Minnie and Moskowitz (John Cassavetes / U.S., 1971):

"To the human heart!" The heroine (Gena Rowlands) is a museum curator, wounded but hopeful, tipsily denouncing Hollywood's romantic lies. "There's no Charles Boyer in my life," but there is the shaggy hothead (Seymour Cassel) who parks cars by day and gets thrown out of bars by night. Seized by an urge, he hops a plane to Los Angeles and embarks on a courtship so pugnacious he drives a pickup on the sidewalk after his reluctant beloved. "O brawling love," some adjustment required for the Seventies: "I think about you so much, I forget to go to the bathroom!" Chaos sad and happy, a thin line between harrowing abrasion and screwball lark, in other words the John Cassavetes whirlwind. Bulky dark glasses make for a handy shield during a woman's perilous outings, such as the blind date with the widower (Val Avery) whose garrulous affability promptly gives way to volcanic neediness. One parking-lot scuffle later and she's having hot dogs with the mook who won't take no for an answer, "not the face I dreamed of." Flickers of The Maltese Falcon and Casablanca fill the screen, neon reflections zip across a windshield as a Strauss waltz swells. "La plus belle escroquerie du monde," says Godard of cinema, Timothy Carey as a grungy Bowery specter has his own definition, "a buncha lonely people goin' in, lookin' up." Rough vistas, jagged rhythms, the seediness and the noise that turn breathtakingly beautiful when Rowlands sings "I Love You Truly" on the staircase to Cassel, who, with mustache trimmed and ponytail undone, beholds a star.

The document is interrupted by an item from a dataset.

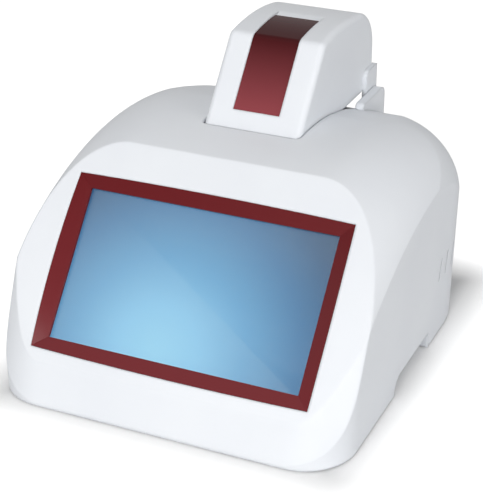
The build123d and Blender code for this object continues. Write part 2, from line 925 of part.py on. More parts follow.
finish(
    turned(
        (pedestal_radius + slide_fit, well_floor), (stage_radius, well_floor),
        (stage_radius, well_floor + stage_height - 0.8), (stage_radius - 0.8, well_floor + stage_height),
        (pedestal_radius + slide_fit, well_floor + stage_height),
    ),
    "stage_disc",
)
ferrule_bore = ferrule_radius + slide_fit
flange_bottom = tray_bottom - pedestal_flange_height
finish(
    turned(
        (ferrule_bore, pedestal_foot), (pedestal_radius, pedestal_foot), (pedestal_radius, flange_bottom),
        (pedestal_flange, flange_bottom), (pedestal_flange, tray_bottom), (pedestal_radius, tray_bottom),
        (pedestal_radius, pedestal_top - pedestal_cone), (pedestal_tip, pedestal_top), (ferrule_bore, pedestal_top),
    ),
    "pedestal",
)
bracket_floor = tray_bottom - bracket_drop + bracket_wall
actuator_top = bracket_floor + actuator_height
finish(
    turned(
        (0, bracket_floor + 8), (ferrule_radius, bracket_floor + 8), (ferrule_radius, pedestal_top), (0, pedestal_top),
    ),
    "path_ferrule",
)
finish(
    turned(
        (ferrule_bore, bracket_floor), (actuator_radius, bracket_floor), (actuator_radius, actuator_top - 1),
        (actuator_radius - 1, actuator_top), (ferrule_bore, actuator_top),
    ),
    "path_actuator",
)

with BuildPart() as bracket:
    with BuildSketch(sample_plane.offset(-bracket_depth / 2)):
        outer = bracket_half + bracket_wall
        with BuildLine():
            Polyline(
                (-bracket_half, tray_bottom), (-outer - bracket_tab, tray_bottom),
                (-outer - bracket_tab, tray_bottom - bracket_wall), (-outer, tray_bottom - bracket_wall),
                (-outer, tray_bottom - bracket_drop), (outer, tray_bottom - bracket_drop),
                (outer, tray_bottom - bracket_wall), (outer + bracket_tab, tray_bottom - bracket_wall),
                (outer + bracket_tab, tray_bottom), (bracket_half, tray_bottom),
                (bracket_half, bracket_floor), (-bracket_half, bracket_floor), close=True,
            )
        make_face()
    extrude(amount=bracket_depth)
    with BuildSketch(Plane.XY.offset(bracket_floor)):
        with Locations((0, sample_y)):
            Circle(fibre_radius)
    extrude(amount=-bracket_wall, mode=Mode.SUBTRACT)
finish(bracket.part, "actuator_bracket")

spectrometer_side = spectrometer_place[0] - spectrometer_place[3] / 2
fibre_level = board_bottom + spectrometer_height / 2
with BuildPart() as lower_fibre:
    with BuildLine() as route:
        FilletPolyline(
            (0, sample_y, bracket_floor), (0, sample_y, fibre_level),
            (spectrometer_side, sample_y, fibre_level), radius=fibre_bend,
        )
    with BuildSketch(Plane(origin=route.line @ 0, z_dir=route.line % 0)):
        Circle(fibre_radius)
    sweep()
finish(lower_fibre.part, "lower_fibre")

finish(block(main_board_place, board_bottom, board_thickness), "main_board")
finish(block(power_board_place, board_bottom, board_thickness), "power_board")
finish(block(spectrometer_place, board_bottom, spectrometer_height, module_edge), "spectrometer_module")
finish(block(lamp_place, board_bottom, lamp_height, module_edge), "flash_lamp_module")

with BuildPart() as ports:
    with BuildSketch(across(port_face)):
        with Locations((0, port_middle)):
            Rectangle(port_opening_width + 2 * port_panel_overlap, port_opening_height + 2 * port_panel_overlap)
        with Locations((switch_across, port_middle)):
            Rectangle(switch_body[0] + 2 * port_fit, switch_body[1] + 2 * port_fit, mode=Mode.SUBTRACT)
        with Locations((jack_across, port_middle)):
            Circle(jack_barrel + port_fit, mode=Mode.SUBTRACT)
        with Locations(*[(x, port_middle) for x in usb_across]):
            Rectangle(usb_width + 2 * port_fit, usb_height + 2 * port_fit, mode=Mode.SUBTRACT)
    extrude(amount=port_panel_thickness)
finish(ports.part, "port_panel")

with BuildPart() as switch:
    with BuildSketch(across(port_face + switch_flange_height)):
        with Locations((switch_across, port_middle)):
            RectangleRounded(switch_body[0] + 2 * switch_flange, switch_body[1] + 2 * switch_flange, 1.0)
    extrude(amount=switch_flange_height)
    with BuildSketch(across(port_face)):
        with Locations((switch_across, port_middle)):
            Rectangle(*switch_body)
    extrude(amount=switch_depth)
    with BuildSketch(across(port_face + switch_flange_height)):
        with Locations((switch_across, port_middle)):
            Rectangle(rocker_width + 2 * rocker_gap, 2 * (rocker_radius + rocker_gap))
    extrude(amount=switch_flange_height + switch_depth - switch_floor, mode=Mode.SUBTRACT)
finish(switch.part, "switch_frame")

swing = radians(rocker_swing)
rocker_plane = Plane(
    origin=(switch_across - rocker_width / 2, front + port_face - rocker_pivot, port_middle),
    x_dir=(0, cos(swing), -sin(swing)),
    z_dir=(1, 0, 0),
)
with BuildPart() as rocker:
    with BuildSketch(rocker_plane):
        flare = rocker_rise + rocker_radius * sin(swing) / cos(swing)
        with BuildLine():
            Polyline(
                (-rocker_root, -rocker_radius), (flare, -rocker_radius), (rocker_rise, 0),
                (flare, rocker_radius), (-rocker_root, rocker_radius), close=True,
            )
        make_face()
        Circle(rocker_radius, mode=Mode.INTERSECT)
    extrude(amount=rocker_width)
finish(rocker.part, "power_rocker")

with BuildPart() as jack:
    with BuildSketch(across(port_face + jack_flange_height)):
        with Locations((jack_across, port_middle)):
            Circle(jack_flange)
    extrude(amount=jack_flange_height)
    with BuildSketch(across(port_face)):
        with Locations((jack_across, port_middle)):
            Circle(jack_barrel)
    extrude(amount=jack_depth)
    with BuildSketch(across(port_face + jack_flange_height)):
        with Locations((jack_across, port_middle)):
            Circle(jack_bore)
    extrude(amount=jack_bore_depth, mode=Mode.SUBTRACT)
finish(jack.part, "dc_jack")

with BuildPart() as usb:
    spots = [(x, port_middle) for x in usb_across]
    with BuildSketch(across(port_face + usb_lip)):
        with Locations(*spots):
            Rectangle(usb_width, usb_height)
    extrude(amount=usb_depth)
    with BuildSketch(across(port_face + usb_lip)):
        with Locations(*spots):
            Rectangle(usb_width - 2 * usb_wall, usb_height - 2 * usb_wall)
    extrude(amount=usb_depth - usb_wall, mode=Mode.SUBTRACT)
    with BuildSketch(across(port_face + usb_lip - usb_depth)):
        with Locations(*spots):
            Rectangle(usb_tongue[0], usb_tongue[1])
    extrude(amount=-usb_tongue[2])
finish(usb.part, "usb_ports")
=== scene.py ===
"""Visual model of a microvolume spectrophotometer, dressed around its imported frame."""

import logging
import math
from dataclasses import dataclass
from enum import Enum

import bmesh
import bpy
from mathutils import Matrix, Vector


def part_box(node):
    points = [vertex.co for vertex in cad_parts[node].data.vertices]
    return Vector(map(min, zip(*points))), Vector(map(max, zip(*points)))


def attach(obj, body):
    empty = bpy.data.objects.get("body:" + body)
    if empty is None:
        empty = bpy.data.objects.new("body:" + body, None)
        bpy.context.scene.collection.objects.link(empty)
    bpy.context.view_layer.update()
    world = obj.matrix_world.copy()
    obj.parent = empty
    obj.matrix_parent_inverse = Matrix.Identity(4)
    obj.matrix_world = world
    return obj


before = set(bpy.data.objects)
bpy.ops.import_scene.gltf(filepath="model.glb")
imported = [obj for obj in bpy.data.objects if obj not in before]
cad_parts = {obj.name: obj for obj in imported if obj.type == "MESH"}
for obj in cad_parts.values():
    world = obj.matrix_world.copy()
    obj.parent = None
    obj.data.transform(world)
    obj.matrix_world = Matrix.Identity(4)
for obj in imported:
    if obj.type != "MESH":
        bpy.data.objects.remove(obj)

LOG = logging.getLogger("spectrophotometer")
MM = 0.001

Triple = tuple[float, float, float]


class Body(Enum):
    """The rigid bodies that added pieces ride on."""

    HOUSING = "housing"


class Side(Enum):
    """The two sides of the instrument, for someone who faces its screen."""

    LEFT = -1
    RIGHT = 1


def to_linear(code: str) -> tuple[float, float, float, float]:
    """Turn an sRGB hex colour into linear red, green, blue and alpha.

    Args:
        code: The colour as "#RRGGBB".

    Returns:
        The linear colour with an alpha of 1.
    """
    parts = [int(code[i:i + 2], 16) / 255 for i in (1, 3, 5)]
    linear = [p / 12.92 if p <= 0.04045 else ((p + 0.055) / 1.055) ** 2.4 for p in parts]
    return (linear[0], linear[1], linear[2], 1.0)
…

A comedy in close-up, pace Chaplin, a guffaw at the altar dissipating to the celebratory artifice of home movies. "If you think of yourself as funny, you become tragic." Anderson in Punch-Drunk Love is attuned to its volatile music. With Katherine Cassavetes, Elizabeth Deering, Elsie Ames, Lady Rowlands, Judith Anna Roberts, and David Rowlands.